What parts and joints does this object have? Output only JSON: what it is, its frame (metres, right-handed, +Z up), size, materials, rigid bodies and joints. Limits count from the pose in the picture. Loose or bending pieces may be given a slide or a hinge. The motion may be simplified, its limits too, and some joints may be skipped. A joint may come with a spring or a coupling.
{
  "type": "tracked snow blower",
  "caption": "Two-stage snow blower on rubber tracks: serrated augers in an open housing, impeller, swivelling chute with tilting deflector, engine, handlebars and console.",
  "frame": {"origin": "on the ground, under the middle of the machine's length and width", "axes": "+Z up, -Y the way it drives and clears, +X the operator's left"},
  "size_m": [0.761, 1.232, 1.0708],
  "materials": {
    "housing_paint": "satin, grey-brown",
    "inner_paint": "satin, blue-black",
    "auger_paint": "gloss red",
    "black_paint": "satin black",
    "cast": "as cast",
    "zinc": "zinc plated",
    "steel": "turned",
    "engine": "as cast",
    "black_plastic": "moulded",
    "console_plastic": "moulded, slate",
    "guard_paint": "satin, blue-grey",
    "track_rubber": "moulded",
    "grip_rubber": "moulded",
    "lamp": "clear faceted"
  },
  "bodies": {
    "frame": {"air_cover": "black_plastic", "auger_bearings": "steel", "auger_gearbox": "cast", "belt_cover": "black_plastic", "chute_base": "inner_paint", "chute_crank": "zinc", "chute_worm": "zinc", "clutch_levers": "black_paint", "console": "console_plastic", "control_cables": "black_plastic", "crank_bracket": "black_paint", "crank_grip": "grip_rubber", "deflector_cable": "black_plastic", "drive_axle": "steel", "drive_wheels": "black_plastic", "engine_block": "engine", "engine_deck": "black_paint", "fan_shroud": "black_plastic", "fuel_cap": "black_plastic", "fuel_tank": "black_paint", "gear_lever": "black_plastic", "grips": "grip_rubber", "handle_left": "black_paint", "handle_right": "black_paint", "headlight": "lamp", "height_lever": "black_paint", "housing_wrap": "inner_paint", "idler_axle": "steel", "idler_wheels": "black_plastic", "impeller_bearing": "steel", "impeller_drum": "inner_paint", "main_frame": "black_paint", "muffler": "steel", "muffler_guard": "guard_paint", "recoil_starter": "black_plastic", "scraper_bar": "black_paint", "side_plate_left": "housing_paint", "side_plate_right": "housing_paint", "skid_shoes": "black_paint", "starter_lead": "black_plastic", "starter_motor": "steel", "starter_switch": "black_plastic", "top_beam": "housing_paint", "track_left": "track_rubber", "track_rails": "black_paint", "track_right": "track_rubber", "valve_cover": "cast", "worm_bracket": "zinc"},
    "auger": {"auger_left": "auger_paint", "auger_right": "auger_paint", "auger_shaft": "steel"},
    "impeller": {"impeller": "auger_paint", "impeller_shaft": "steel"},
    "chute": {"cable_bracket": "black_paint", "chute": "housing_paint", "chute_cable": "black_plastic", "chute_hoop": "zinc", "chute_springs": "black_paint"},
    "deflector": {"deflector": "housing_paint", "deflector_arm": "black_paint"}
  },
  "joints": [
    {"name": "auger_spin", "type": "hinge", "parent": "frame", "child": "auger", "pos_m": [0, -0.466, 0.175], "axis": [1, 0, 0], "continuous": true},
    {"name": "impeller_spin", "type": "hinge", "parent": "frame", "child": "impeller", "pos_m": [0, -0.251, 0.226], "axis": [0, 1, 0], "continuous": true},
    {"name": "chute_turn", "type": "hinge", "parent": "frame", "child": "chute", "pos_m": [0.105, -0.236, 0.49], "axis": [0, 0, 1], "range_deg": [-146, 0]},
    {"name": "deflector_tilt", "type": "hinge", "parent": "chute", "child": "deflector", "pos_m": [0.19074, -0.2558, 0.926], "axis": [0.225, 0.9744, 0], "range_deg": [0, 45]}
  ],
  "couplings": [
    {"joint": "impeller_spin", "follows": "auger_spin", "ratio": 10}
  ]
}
******
**Exercise prompt:** Tell how many lines above contain the word "bodies". Give the number alone.

**Solved exercise:** 2